Abdelhak Najib, éditeur et co-directeur de l’ouvrage : «Accepter le risque comme une donnée permanente»

«Le Sud global partage non seulement des défis communs, tels que la rareté des ressources ou la vulnérabilité des systèmes, mais aussi des solutions audacieuses, forgées par l’expérience et l’innovation. L’Afrique, en particulier, a appris à transformer la rareté en levier d’innovation, et la fragilité en moteur de solidarité. Ces leçons doivent désormais être partagées, non seulement entre pays africains, mais aussi avec d’autres régions du Sud global, comme l’Amérique latine ou l’Asie. C’est précisément de cette dynamique collective qu’est né le manifeste. Sa particularité réside dans le fait qu’il s’appuie sur des expériences africaines et du Sud global pour proposer une méthode claire : accepter le risque comme une donnée permanente, et bâtir des politiques capables de le contenir et de le transformer en opportunité. Là où d’autres textes restent souvent théoriques, celui-ci se distingue par sa dimension concrète et opérationnelle. Il constitue à la fois un outil de plaidoyer et un levier de coopération, destiné à inspirer les gouvernements, les ONG ainsi que le secteur privé.
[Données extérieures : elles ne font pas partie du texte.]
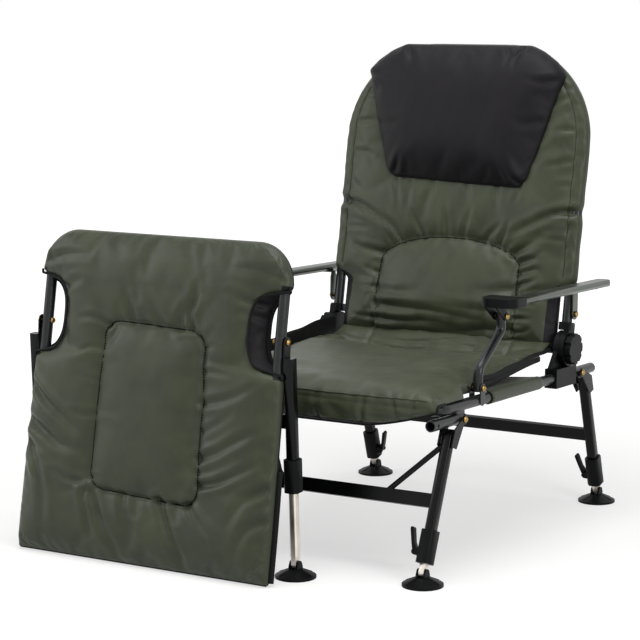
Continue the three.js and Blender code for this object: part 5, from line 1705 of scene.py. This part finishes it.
@dataclass
class Studio:
    """The pale floor, the soft lights and the camera at the photograph's angle."""

    floor_size: float = 30.0
    floor_drop: float = 0.0005
    floor_colours: tuple[str, str] = ("#B8B8B7", "#BEBEBD")
    # The floor's glow: the distances from the middle between which it grows, and its levels.
    glow_from: tuple[float, float] = (0.7, 2.6)
    glow: tuple[float, float] = (0.56, 0.95)
    room_light: float = 0.32
    lens: float = 123.72
    sensor: float = 36.0
    azimuth: float = 31.276
    pitch: float = 8.741
    roll: float = -0.181
    # Where the camera stands in metres: across and back from the front leg hinge, and its height.
    stand_off: tuple[float, float] = (2.1902, -3.6532)
    eye_height: float = 1.1194
    lamps: tuple[Lamp, ...] = (
        Lamp("overhead", (0.3, -0.6, 3.4), (0.1, 0.0, 0.3), 2.2, 66),
        Lamp("left", (-2.8, -2.2, 1.9), (0.0, 0.0, 0.5), 1.8, 34),
        Lamp("right", (3.0, -1.4, 1.7), (0.2, 0.0, 0.5), 1.4, 38))

    def camera(self) -> None:
        """Places the camera relative to the front leg hinge."""
        hinge = joint_place("front_leg_fold")
        a, p, r = (math.radians(v) for v in (self.azimuth, self.pitch, self.roll))
        right = Vector((math.cos(a), math.sin(a), 0))
        ahead = Vector((-math.sin(a) * math.cos(p), math.cos(a) * math.cos(p), -math.sin(p)))
        up = right.cross(ahead)
        right, up = (right * math.cos(r) + up * math.sin(r),
                     up * math.cos(r) - right * math.sin(r))
        data = bpy.data.cameras.new("camera")
        data.lens = self.lens
        data.sensor_width = self.sensor
        data.clip_end = 100.0
        camera = bpy.data.objects.new("camera", data)
        turn = Matrix((right, up, -ahead)).transposed().to_4x4()
        turn.translation = Vector((hinge[0] + self.stand_off[0], hinge[1] + self.stand_off[1],
                                   self.eye_height))
        camera.matrix_world = turn
        bpy.context.scene.collection.objects.link(camera)
        bpy.context.scene.camera = camera

    def floor(self) -> None:
        """Lays a matt pale floor that reads white and keeps the shadow."""
        material = bpy.data.materials.new("matt_pale_floor")
        material.use_nodes = True
        tree = material.node_tree
        tree.nodes.clear()
        where = add_node(tree, "ShaderNodeTexCoord").outputs["Object"]
        grain = add_node(tree, "ShaderNodeTexNoise", {"Vector": where, "Scale": 3.0})
        light, dark = (linear(colour) for colour in self.floor_colours)
        tone = add_node(tree, "ShaderNodeMix", {0: grain.outputs["Fac"], 6: light, 7: dark},
                        data_type="RGBA")
        matt = add_node(tree, "ShaderNodeBsdfDiffuse", {"Color": tone.outputs[2]})
        away = add_node(tree, "ShaderNodeVectorMath", {0: where}, operation="LENGTH")
        level = add_node(tree, "ShaderNodeMapRange", {
            "Value": away.outputs["Value"], "From Min": self.glow_from[0],
            "From Max": self.glow_from[1], "To Min": self.glow[0], "To Max": self.glow[1]},
            interpolation_type="SMOOTHSTEP")
        strength = add_node(tree, "ShaderNodeMath", {
            0: shown_rays(tree), 1: level.outputs["Result"]}, operation="MULTIPLY")
        glow = add_node(tree, "ShaderNodeEmission", {"Strength": strength.outputs[0]})
        both = add_node(tree, "ShaderNodeAddShader", {0: matt.outputs[0], 1: glow.outputs[0]})
        add_node(tree, "ShaderNodeOutputMaterial", {"Surface": both.outputs[0]})
        h = self.floor_size / 2
        mesh = bpy.data.meshes.new("floor")
        mesh.from_pydata([(-h, -h, 0), (h, -h, 0), (h, h, 0), (-h, h, 0)], [], [(0, 1, 2, 3)])
        mesh.materials.append(material)
        made = bpy.data.objects.new("floor", mesh)
        made.location.z = -self.floor_drop
        bpy.context.scene.collection.objects.link(made)

    def world(self) -> None:
        """Fills the room with even light and shows it white."""
        world = bpy.data.worlds.new("studio")
        bpy.context.scene.world = world
        world.use_nodes = True
        tree = world.node_tree
        tree.nodes.clear()
        strength = add_node(tree, "ShaderNodeMapRange", {
            "Value": shown_rays(tree), "To Min": self.room_light, "To Max": 1.0})
        light = add_node(tree, "ShaderNodeBackground", {
            "Color": (1, 1, 1, 1), "Strength": strength.outputs["Result"]})
        add_node(tree, "ShaderNodeOutputWorld", {"Surface": light.outputs[0]})

    def build(self) -> None:
        """Sets up the whole studio."""
        bpy.context.scene.view_settings.view_transform = "Standard"
        self.camera()
        self.floor()
        self.world()
        for lamp in self.lamps:
            lamp.hang()


def main() -> None:
    """Builds the studio, the soft pieces and the finishes, in order, and logs each."""
    logging.basicConfig(level=logging.INFO, format="%(name)s: %(message)s")
    Studio().build()
    seat_stand = Stand.at_joint("front_leg_fold", 1.7)
    back_stand = Stand.at_joint("backrest_tilt", 10.85)
    rest_stand = Stand.at_joint("leg_rest_fold", 10.4)
    seat = SeatMat(seat_stand)
    back = BackMat(back_stand)
    for sub_assembly in (seat, back, HeadPillow(back_stand), RestCover(rest_stand),
                         Sling(seat_stand), CreaseWeb(seat, back),
                         SideFlange(seat_stand, -1, 38.0, 38.0, end=446.0, thick=10.0,
                                    puckers=0.1),
                         SideFlange(seat_stand, 1, 12.0, 8.0, end=440.0, thick=3.0)):
        sub_assembly.build()
        LOG.info("%s done", type(sub_assembly).__name__)
    HardParts().dress()


if __name__ == "__main__":
    main()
Sans nul doute, cet ouvrage de référence – troisième volet d’un travail amorcé en 2022 et 2023, déjà traduit dans plusieurs langues – sert aujourd’hui de base pour de nombreuses universités et laboratoires d’idées. Il permet ainsi de faire converger des visions diverses en une série de recommandations concrètes, susceptibles d’orienter les politiques publiques, en particulier dans une logique de coopération Sud-Sud.»